The author's two errors
Authored by: Ian Al on Monday, June 04 2012 @ 02:03 AM EDT
You pointed out the obvious error. The only argument is how many elements of
that quote of the law would have to be stricken in order to copyright-protect
the Java API ideas.

The other error is that Java would never exist if the ideas, procedures,
processes, systems, methods of operation, concepts, principles, or discoveries
on which it is based were protected by copyright. The names of Alan Turing and
John von Neumann come to mind.

---
Regards
Ian Al
Software Patents: It's the disclosed functions in the patent, stupid!

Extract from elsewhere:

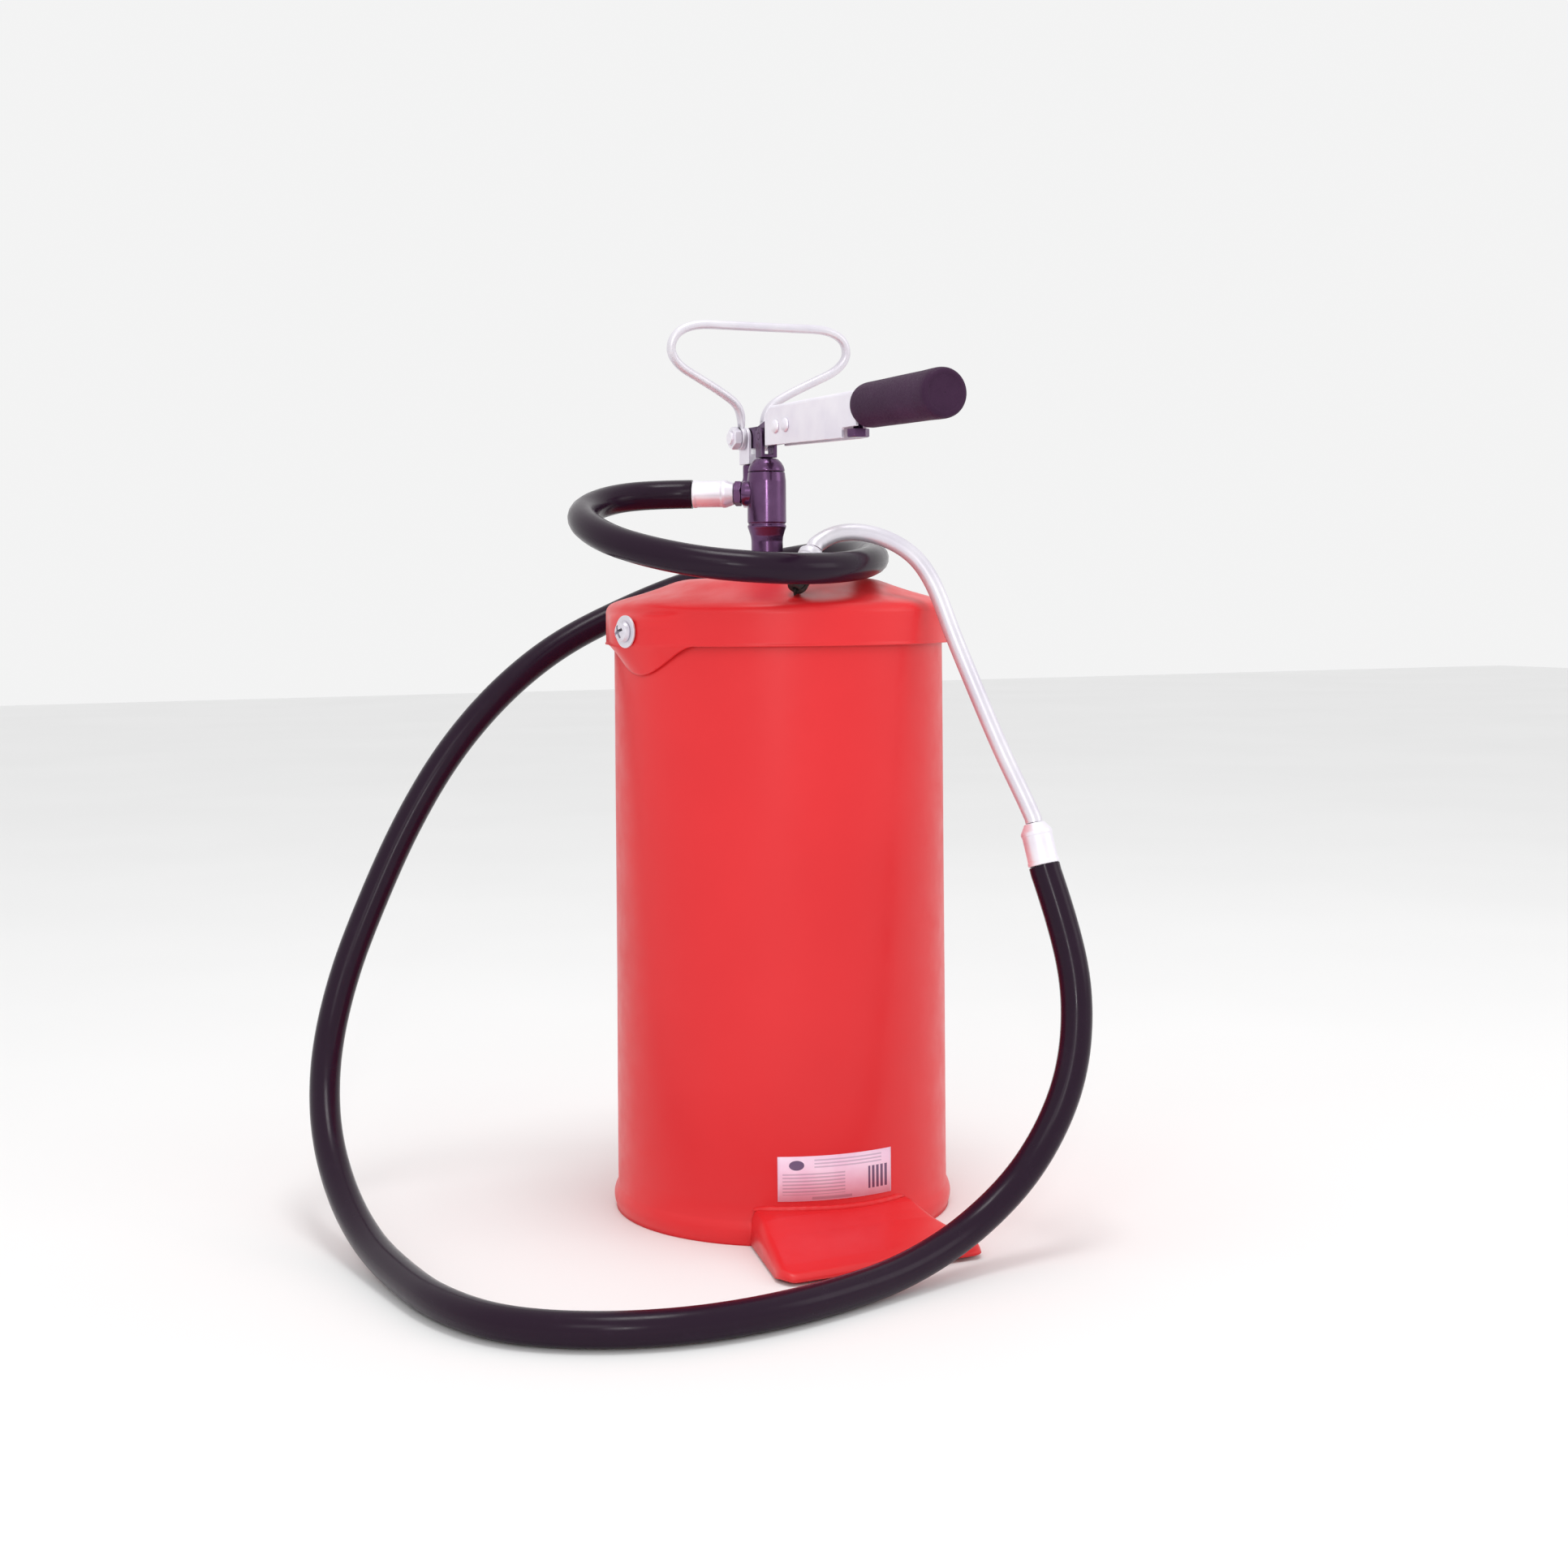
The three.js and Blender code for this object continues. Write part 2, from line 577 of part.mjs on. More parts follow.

[ Reply to This | Parent | # ]

And the old 'IP' trick again...
Authored by: Anonymous on Monday, June 04 2012 @ 04:02 AM EDT
Quoting (with some snipping as well):

1) There is clearly intellectual property hidden there in
the Java API
2) Intellectual property is copyrightable
3) Copyright laws should protect the Java API

Which -if you think a moment about it- a nice
demonstration of why the term 'intellectual property'
should be 'out-law-ed'. In this 'chain of reasoning', the
term is so misused that it leads to a fully bogus
conclusion.

Comments upon the snips (incomplete...):

1) I think the right wording would be to say that a lot of
creativity went into designing the API, and/or that a lot
of brain-work was put into designing the API, but that is
not the same as 'intellectual property'. The designers of
the API probably do possess a lot of intellect. Also: A
thing can be either somewhere clearly, or hidden, but not
both at the same time.

2) Copyright is one of the 'things' that is usually
mistreated to 'fall under' the term 'intellectual
property', not the other way around. As an example: A
patent is also 'intellectual property', but a patent is
not copyrightable.

3) Seems like a conclusion from the previous, confused,
set of statements, but -upon reflection- is more likely
the pre-set conclusion for which a number of shaky
foundations have been made. We have the expression of a
judge 'as a matter of law' that an API is *not*
copyrightable, and no amount of confused use of the
term 'intellectual property' is about to change that.